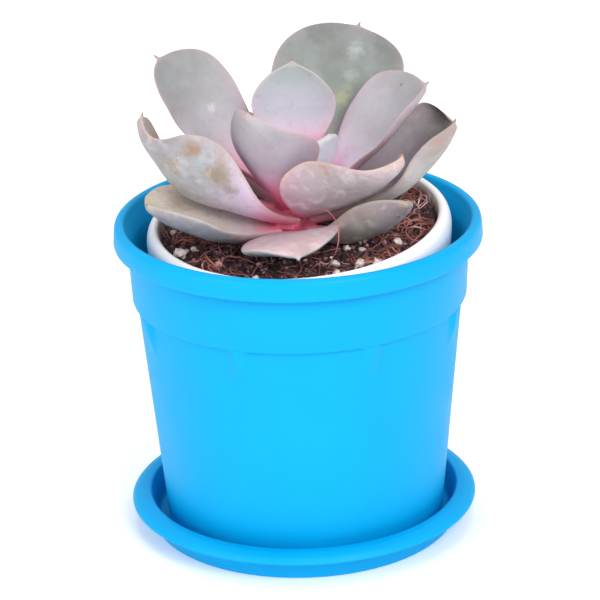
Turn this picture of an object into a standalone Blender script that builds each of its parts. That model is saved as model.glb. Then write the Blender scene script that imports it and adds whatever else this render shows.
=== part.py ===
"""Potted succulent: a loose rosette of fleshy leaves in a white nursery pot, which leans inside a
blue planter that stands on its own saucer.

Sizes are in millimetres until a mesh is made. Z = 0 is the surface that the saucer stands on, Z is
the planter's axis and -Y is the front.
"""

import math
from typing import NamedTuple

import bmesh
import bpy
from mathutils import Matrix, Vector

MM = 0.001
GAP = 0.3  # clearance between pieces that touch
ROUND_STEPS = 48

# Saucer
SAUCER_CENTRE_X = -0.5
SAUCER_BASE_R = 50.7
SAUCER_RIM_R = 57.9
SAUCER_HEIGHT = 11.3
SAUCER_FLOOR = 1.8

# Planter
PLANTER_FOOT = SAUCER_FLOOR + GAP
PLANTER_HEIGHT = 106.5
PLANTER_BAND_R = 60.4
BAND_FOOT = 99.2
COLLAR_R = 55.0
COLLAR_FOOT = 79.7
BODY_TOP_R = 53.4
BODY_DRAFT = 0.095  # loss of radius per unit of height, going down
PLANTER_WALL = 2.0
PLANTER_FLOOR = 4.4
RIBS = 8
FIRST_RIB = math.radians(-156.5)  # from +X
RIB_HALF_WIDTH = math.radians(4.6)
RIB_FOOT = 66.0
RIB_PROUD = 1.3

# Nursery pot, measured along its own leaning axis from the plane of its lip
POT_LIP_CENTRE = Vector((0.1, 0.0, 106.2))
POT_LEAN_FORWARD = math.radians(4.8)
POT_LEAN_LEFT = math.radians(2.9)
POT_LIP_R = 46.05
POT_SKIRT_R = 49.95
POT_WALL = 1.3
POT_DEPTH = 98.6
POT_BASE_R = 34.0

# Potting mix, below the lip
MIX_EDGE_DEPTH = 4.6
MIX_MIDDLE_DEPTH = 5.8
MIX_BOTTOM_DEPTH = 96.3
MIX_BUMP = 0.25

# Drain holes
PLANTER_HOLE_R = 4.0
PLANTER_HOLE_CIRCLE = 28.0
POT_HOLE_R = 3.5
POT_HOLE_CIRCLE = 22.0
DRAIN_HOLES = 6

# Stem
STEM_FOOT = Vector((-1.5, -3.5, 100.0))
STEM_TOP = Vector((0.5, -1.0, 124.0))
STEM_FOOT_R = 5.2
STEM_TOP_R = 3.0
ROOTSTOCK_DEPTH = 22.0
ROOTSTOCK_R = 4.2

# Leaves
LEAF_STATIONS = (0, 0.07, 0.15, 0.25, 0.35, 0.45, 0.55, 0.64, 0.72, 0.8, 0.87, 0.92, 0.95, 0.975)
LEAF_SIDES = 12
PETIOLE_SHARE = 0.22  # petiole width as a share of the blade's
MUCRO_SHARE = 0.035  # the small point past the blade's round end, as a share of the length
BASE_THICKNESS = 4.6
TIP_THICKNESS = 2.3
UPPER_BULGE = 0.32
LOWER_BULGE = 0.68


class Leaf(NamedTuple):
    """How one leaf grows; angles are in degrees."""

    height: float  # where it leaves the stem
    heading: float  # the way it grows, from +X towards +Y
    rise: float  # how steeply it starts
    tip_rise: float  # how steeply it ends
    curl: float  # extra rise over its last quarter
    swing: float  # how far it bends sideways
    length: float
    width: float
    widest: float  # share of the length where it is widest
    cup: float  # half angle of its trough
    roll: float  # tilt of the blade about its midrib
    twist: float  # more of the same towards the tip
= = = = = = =
### What is asked
Return nothing but the lines from the first line of the listing through the line with "blue planter that stands on its own saucer.", please, keeping every one of them unchanged.

### The output
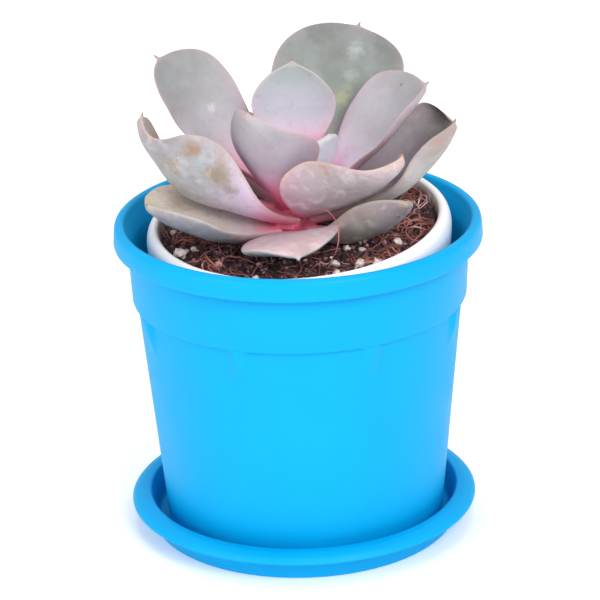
Turn this picture of an object into a standalone Blender script that builds each of its parts. That model is saved as model.glb. Then write the Blender scene script that imports it and adds whatever else this render shows.
=== part.py ===
"""Potted succulent: a loose rosette of fleshy leaves in a white nursery pot, which leans inside a
blue planter that stands on its own saucer.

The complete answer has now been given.